■ INSTRUCTIONS TO FOLLOW: Quote the records below word for word, please, from the very first line through the one that contains "return [made.edges.new(pair) for", and nothing beyond it.

■ MATERIAL PROVIDED:
- - -
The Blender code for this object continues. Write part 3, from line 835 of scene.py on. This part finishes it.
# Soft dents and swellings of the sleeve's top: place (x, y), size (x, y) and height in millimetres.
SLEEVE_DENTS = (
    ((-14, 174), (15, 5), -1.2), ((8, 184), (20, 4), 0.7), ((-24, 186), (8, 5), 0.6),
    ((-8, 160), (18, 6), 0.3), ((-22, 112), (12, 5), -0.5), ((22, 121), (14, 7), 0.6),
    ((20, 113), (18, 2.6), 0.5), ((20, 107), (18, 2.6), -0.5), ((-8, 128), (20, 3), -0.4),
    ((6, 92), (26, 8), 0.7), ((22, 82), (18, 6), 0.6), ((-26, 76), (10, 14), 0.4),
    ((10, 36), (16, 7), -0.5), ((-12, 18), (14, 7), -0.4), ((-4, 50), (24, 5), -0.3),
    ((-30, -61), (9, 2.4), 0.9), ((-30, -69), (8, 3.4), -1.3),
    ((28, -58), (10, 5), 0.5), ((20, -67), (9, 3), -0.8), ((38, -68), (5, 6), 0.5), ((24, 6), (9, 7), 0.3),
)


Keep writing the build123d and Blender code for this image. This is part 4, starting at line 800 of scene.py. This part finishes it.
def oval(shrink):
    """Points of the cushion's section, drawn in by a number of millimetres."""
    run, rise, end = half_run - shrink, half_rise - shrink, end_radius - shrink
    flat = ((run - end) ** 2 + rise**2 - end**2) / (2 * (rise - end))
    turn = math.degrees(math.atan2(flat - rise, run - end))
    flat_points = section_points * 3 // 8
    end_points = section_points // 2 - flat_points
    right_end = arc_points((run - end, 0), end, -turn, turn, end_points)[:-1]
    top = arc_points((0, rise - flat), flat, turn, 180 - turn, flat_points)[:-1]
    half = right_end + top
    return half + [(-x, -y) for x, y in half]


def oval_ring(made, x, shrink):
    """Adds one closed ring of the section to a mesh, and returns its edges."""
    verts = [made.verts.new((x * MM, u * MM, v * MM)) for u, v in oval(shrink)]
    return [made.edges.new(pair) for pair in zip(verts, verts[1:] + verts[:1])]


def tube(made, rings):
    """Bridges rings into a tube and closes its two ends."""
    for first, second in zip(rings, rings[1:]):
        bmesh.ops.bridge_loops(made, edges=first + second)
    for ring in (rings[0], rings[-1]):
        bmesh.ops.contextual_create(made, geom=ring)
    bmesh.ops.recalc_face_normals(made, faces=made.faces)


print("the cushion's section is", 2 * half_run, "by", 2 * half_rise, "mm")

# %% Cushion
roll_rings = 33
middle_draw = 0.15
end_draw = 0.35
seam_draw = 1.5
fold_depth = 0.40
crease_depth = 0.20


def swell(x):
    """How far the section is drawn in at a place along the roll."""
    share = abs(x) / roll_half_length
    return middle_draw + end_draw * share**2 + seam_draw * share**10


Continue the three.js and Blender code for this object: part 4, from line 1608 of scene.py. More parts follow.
- - -
■ REPLY TO THE TASK:
The Blender code for this object continues. Write part 3, from line 835 of scene.py on. This part finishes it.
# Soft dents and swellings of the sleeve's top: place (x, y), size (x, y) and height in millimetres.
SLEEVE_DENTS = (
    ((-14, 174), (15, 5), -1.2), ((8, 184), (20, 4), 0.7), ((-24, 186), (8, 5), 0.6),
    ((-8, 160), (18, 6), 0.3), ((-22, 112), (12, 5), -0.5), ((22, 121), (14, 7), 0.6),
    ((20, 113), (18, 2.6), 0.5), ((20, 107), (18, 2.6), -0.5), ((-8, 128), (20, 3), -0.4),
    ((6, 92), (26, 8), 0.7), ((22, 82), (18, 6), 0.6), ((-26, 76), (10, 14), 0.4),
    ((10, 36), (16, 7), -0.5), ((-12, 18), (14, 7), -0.4), ((-4, 50), (24, 5), -0.3),
    ((-30, -61), (9, 2.4), 0.9), ((-30, -69), (8, 3.4), -1.3),
    ((28, -58), (10, 5), 0.5), ((20, -67), (9, 3), -0.8), ((38, -68), (5, 6), 0.5), ((24, 6), (9, 7), 0.3),
)


Keep writing the build123d and Blender code for this image. This is part 4, starting at line 800 of scene.py. This part finishes it.
def oval(shrink):
    """Points of the cushion's section, drawn in by a number of millimetres."""
    run, rise, end = half_run - shrink, half_rise - shrink, end_radius - shrink
    flat = ((run - end) ** 2 + rise**2 - end**2) / (2 * (rise - end))
    turn = math.degrees(math.atan2(flat - rise, run - end))
    flat_points = section_points * 3 // 8
    end_points = section_points // 2 - flat_points
    right_end = arc_points((run - end, 0), end, -turn, turn, end_points)[:-1]
    top = arc_points((0, rise - flat), flat, turn, 180 - turn, flat_points)[:-1]
    half = right_end + top
    return half + [(-x, -y) for x, y in half]


def oval_ring(made, x, shrink):
    """Adds one closed ring of the section to a mesh, and returns its edges."""
    verts = [made.verts.new((x * MM, u * MM, v * MM)) for u, v in oval(shrink)]
    return [made.edges.new(pair) for pair in zip(verts, verts[1:] + verts[:1])]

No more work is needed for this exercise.